-- START Records --

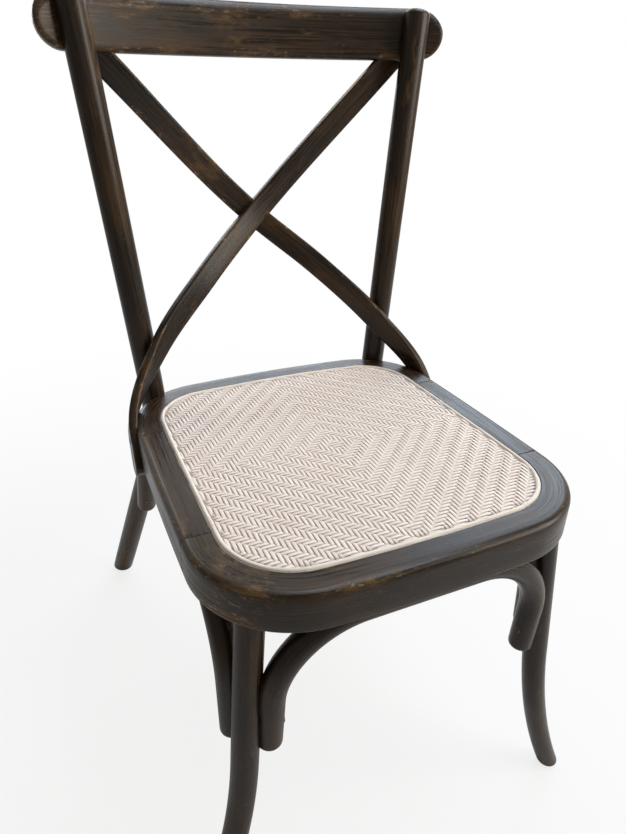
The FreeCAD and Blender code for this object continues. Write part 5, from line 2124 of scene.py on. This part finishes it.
@dataclass
class Glides(Assembly):
    """Moulded pads under the four feet."""

    front: FrontLegs
    rear: RearLegs
    diameter: float = 20.0
    height: float = 3.0

    def build(self) -> None:
        """Make the four pads as one piece."""
        draft = Draft("foot_glide_pads")
        wide = self.diameter / 2
        sections = [(wide - 4, 0.0), (wide - 1.6, 0.0), (wide - 0.6, 0.35), (wide - 0.15, 1.1),
                    (wide, 2.0), (wide, self.height)]
        for spot in (self.front.axis(self.height), self.rear.leg(self.height)):
            for side in Side:
                base = side.of(Vector((spot.x, spot.y, 0.0)))
                pad = round_member("pad", 0, [
                    Station(base + UP * height, radius, UP) for radius, height in sections])
                first = len(draft.points)
                draft.add(zip(pad.points, pad.grain, pad.wear))
                draft.faces += [tuple(number + first for number in face) for face in pad.faces]
        self.keep(draft.finish(), Slot.GLIDE, "foot_glides")


@dataclass
class Dowels(Assembly):
    """The frame's hidden dowels, which stay as the CAD made them."""

    node: bpy.types.Object
    name: str = "frame_joint_dowels"

    def build(self) -> None:
        """Nothing is made: the CAD solids are kept."""

    def dress(self) -> None:
        """Give the CAD solids bare beech."""
        for slot in self.node.material_slots:
            slot.material = self.finishes[Slot.DOWEL]
        LOG.info("%s: kept, %s", self.name, Slot.DOWEL.value)


# Studio


@dataclass(frozen=True)
class Lamp:
    """A soft rectangular lamp aimed at a point, in metres."""

    name: str
    place: Triple
    aim: Triple
    size: Double
    power: float
    colour: Colour


@dataclass(frozen=True)
class Studio:
    """A white floor, an even surround and soft lamps, and the photograph's camera."""

    lamps: Tuple[Lamp, ...] = (
        Lamp("key", (2.1, -1.5, 1.5), (0.0, 0.0, 0.45), (1.5, 1.5), 54.0, (1.0, 0.93, 0.84)),
        Lamp("sky", (0.85, 0.1, 2.85), (0.35, 0.0, 0.45), (2.2, 1.0), 47.0, (0.78, 0.89, 1.0)),
        Lamp("window", (1.9, 1.6, 1.7), (0.1, 0.0, 0.5), (1.3, 1.1), 24.0, (0.66, 0.82, 1.0)),
        Lamp("low_window", (0.5, 2.9, 1.15), (0.0, 0.0, 0.6), (2.6, 0.8), 34.0,
             (0.68, 0.83, 1.0)),
        Lamp("warm_behind", (-0.4, 2.2, 2.2), (0.0, 0.0, 0.5), (1.2, 0.9), 15.0,
             (1.0, 0.84, 0.68)),
    )
    white: Colour = (1.0, 1.0, 1.0)
    ambient: Colour = (0.235, 0.225, 0.212)
    mirrored: Colour = (0.98, 0.89, 0.80)
    backdrop: Triple = (0.25, 0.95, 0.15)
    floor_size: float = 14.0
    floor_tones: Tuple[Colour, Colour] = ((0.66, 0.64, 0.615), (0.69, 0.67, 0.645))
    floor_white: Tuple[float, ...] = (0.5, 1.4, 0.8, 1.0)
    floor_mirror: float = 0.12
    wall_white: Tuple[float, ...] = (-0.1, 0.75, 0.12, 1.0)
    lens: float = 28.27
    sensor: float = 36.0
    near: float = 0.02
    eye: Triple = (-0.3097, -0.6367, 0.876)
    yaw: float = -25.89
    pitch: float = 31.33
    roll: float = 3.05

    def floor(self) -> None:
        """A white floor that keeps the chair's shadow."""
        draft = Draft("studio_floor")
        half = self.floor_size / 2 / MM
        draft.faces.append(tuple(draft.add(
            (Vector((x, y, 0.0)), Vector(), 0.0)
            for x, y in ((-half, -half), (half, -half), (half, half), (-half, half)))))
        piece = draft.finish()
        paint = Paint("studio_floor_white")
        tone = paint.noise(paint.place, (3.0, 3.0, 3.0), 2.0)
        paint.close(paint.mix(tone, *self.floor_tones), 0.9, Specular_IOR_Level=0.1)
        share = paint.span(paint.vector("LENGTH", paint.place), *self.floor_white)
        glow = paint.get("ShaderNodeEmission", self.white, 1.0)
        blend = paint.get("ShaderNodeMixShader", self.seen(paint, self.floor_mirror) * share,
                          Signal(paint, paint.shader.outputs[0]), glow)
        paint.feed(paint.leave.inputs["Surface"], blend)
        piece.data.materials.append(paint.material)

    @staticmethod
    def seen(wire: Wiring, mirrored: float) -> Signal:
        """How far a ray shows the background: wholly for the camera's and through glass.

        Args:
            wire: The material's or the world's wiring.
            mirrored: How far glossy rays show it.

        Returns:
            The share, from 0 to 1.
        """
        camera, clear, glossy = (
            wire.get("ShaderNodeLightPath", pick=f"Is {ray} Ray")
            for ray in ("Camera", "Transmission", "Glossy"))
        return wire.math("MAXIMUM", wire.math("MAXIMUM", camera, clear), glossy * mirrored)

    def surround(self) -> None:
        """White where it is seen, and an even light elsewhere."""
        world = bpy.data.worlds.new("studio_surround")
        world.use_nodes = True
        wire = Wiring(world.node_tree)
        way = wire.get("ShaderNodeTexCoord", pick="Generated")
        ahead = wire.vector("DOT_PRODUCT", way, self.backdrop)
        behind = wire.span(ahead, *self.wall_white)
        colour = wire.mix(behind, self.ambient, self.mirrored)
        glossy = wire.get("ShaderNodeLightPath", pick="Is Glossy Ray")
        colour = wire.mix(glossy, self.ambient, colour)
        colour = wire.mix(self.seen(wire, 0.0), colour, self.white)
        wire.add("ShaderNodeOutputWorld", wire.get("ShaderNodeBackground", colour, 1.0))
        bpy.context.scene.world = world

    def light(self) -> None:
        """Set the lamps."""
        for lamp in self.lamps:
            data = bpy.data.lights.new(lamp.name, "AREA")
            data.shape = "RECTANGLE"
            data.size, data.size_y = lamp.size
            data.energy = lamp.power
            data.color = lamp.colour
            made = linked(lamp.name, data)
            made.location = lamp.place
            way = Vector(lamp.aim) - Vector(lamp.place)
            made.rotation_euler = way.to_track_quat("-Z", "Y").to_euler()

    def camera(self) -> None:
        """The camera of the photograph."""
        yaw, pitch, roll = (math.radians(angle) for angle in (self.yaw, self.pitch, self.roll))
        ahead = Vector((
            -math.sin(yaw) * math.cos(pitch), math.cos(yaw) * math.cos(pitch), -math.sin(pitch)))
        level = Vector((math.cos(yaw), math.sin(yaw), 0.0))
        above = level.cross(ahead)
        right = level * math.cos(roll) + above * math.sin(roll)
        up = above * math.cos(roll) - level * math.sin(roll)
        data = bpy.data.cameras.new("photo_camera")
        data.lens = self.lens
        data.sensor_width = self.sensor
        data.clip_start = self.near
        made = linked("photo_camera", data)
        turn = Matrix((right, up, -ahead)).transposed().to_4x4()
        made.matrix_world = Matrix.Translation(Vector(self.eye)) @ turn
        bpy.context.scene.camera = made

    def build(self) -> None:
        """Set up the whole studio."""
        self.floor()
        self.surround()
        self.light()
        self.camera()
        bpy.context.scene.view_settings.view_transform = "Standard"


def main() -> None:
    """Build the chair's assemblies in order, then the studio."""
    logging.basicConfig(level=logging.INFO, format="%(name)s: %(message)s")
    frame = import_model()
    finishes = Finishes()
    front = FrontLegs(finishes)
    rear = RearLegs(finishes)
    rake = math.degrees(math.atan2(
        rear.top_back - rear.knee_back, rear.post_height - rear.knee_height))
    rail = TopRail(finishes, rake)
    slats = CrossSlats(finishes, rail, rear)
    braces = ArchBraces(finishes, front, rear)
    assemblies: List[Assembly] = [
        front, rear, rail, slats, SeatFrame(finishes), SeatSpline(finishes),
        WovenSeat(finishes), braces, Fasteners(finishes, rail, rear, slats, braces),
        Glides(finishes, front, rear), Dowels(finishes, frame["nodes"]["frame_joint_dowels"])]
    for assembly in assemblies:
        assembly.build()
        assembly.dress()
    Studio().build()
    LOG.info("boxes written")


if __name__ == "__main__":
    main()
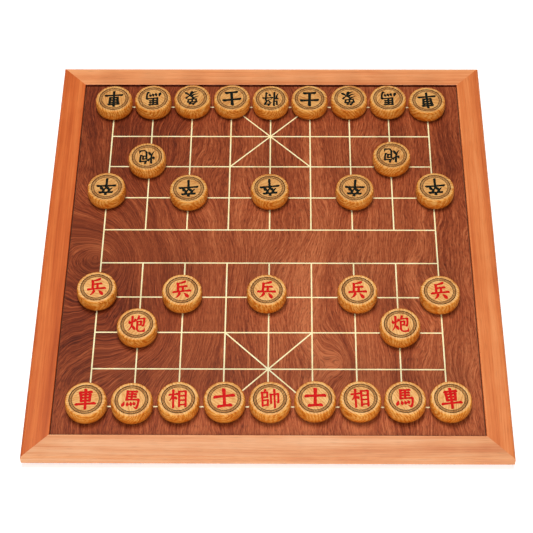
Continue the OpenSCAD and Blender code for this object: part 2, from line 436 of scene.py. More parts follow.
corners = ["front_left", "front_right", "back_left", "back_right"]
for railName, rail in railTones.items():
    dress([railName], railWood(railName, rail, railGrain))
dress(["face_veneer"], panelWood(panelTones, panelGrain))
for names, wood in ((["file_inlays", "rank_inlays", "palace_inlays"], "line_inlay_wood"),
                    (["backing_veneer"], "backing_wood"),
                    (["corner_spline_" + c for c in corners], "spline_wood")):
    dress(names, plainWood(wood, plainWoods[wood], plainGrain))
dress(["panel_core"], plyMaterial(plywood))
dress(["foot_pad_" + c for c in corners], feltMaterial(padFelt))
print("board dressed")


# Wood and inks of the men

manTones = {
    # dark, middle and light tone
    "side": (paint(190, 95, 20), paint(225, 140, 48), paint(245, 184, 98)),
    "redFace": (paint(208, 139, 72), paint(234, 171, 100), paint(246, 194, 126)),
    "blackFace": (paint(188, 119, 58), paint(216, 154, 85), paint(231, 176, 106)),
    "band": (paint(192, 123, 64), paint(217, 152, 85), paint(236, 177, 108)),
    # painted shade: what the side's colour is multiplied by, from how far up the man a spot is, darker toward
    # the foot
    "upTheSide": [
        (0.05, paint(84, 44, 26)),      # the foot, darkest: a painted contact shadow
        (0.13, paint(200, 166, 130)),   # just over the rounded bottom edge
        (0.32, paint(240, 218, 176)),
        (0.75, paint(255, 255, 255)),
    ],
}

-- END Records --

§ Direction: Return, word for word, every line from the top of the entries down to the line that holds "height: float = 3.0", both included.

§ Answer to this exercise:
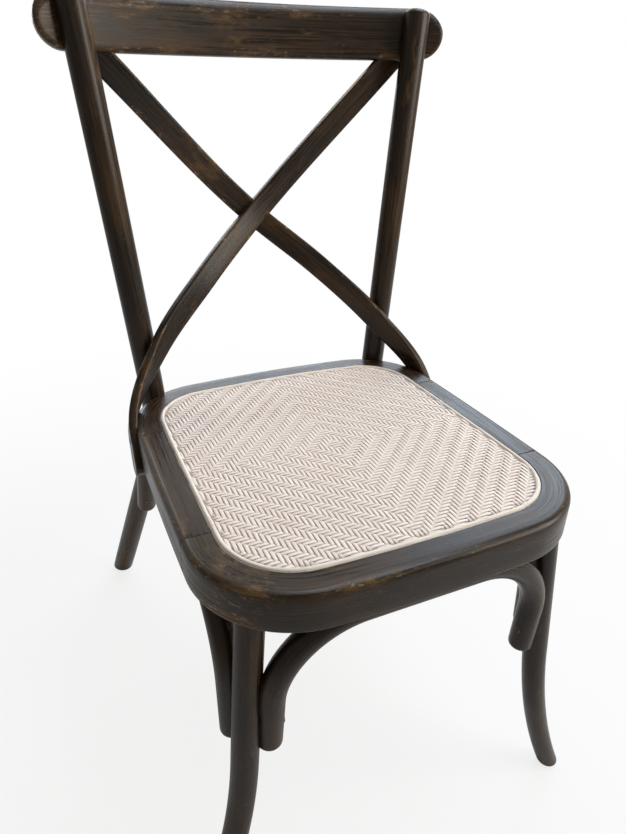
The FreeCAD and Blender code for this object continues. Write part 5, from line 2124 of scene.py on. This part finishes it.
@dataclass
class Glides(Assembly):
    """Moulded pads under the four feet."""

    front: FrontLegs
    rear: RearLegs
    diameter: float = 20.0
    height: float = 3.0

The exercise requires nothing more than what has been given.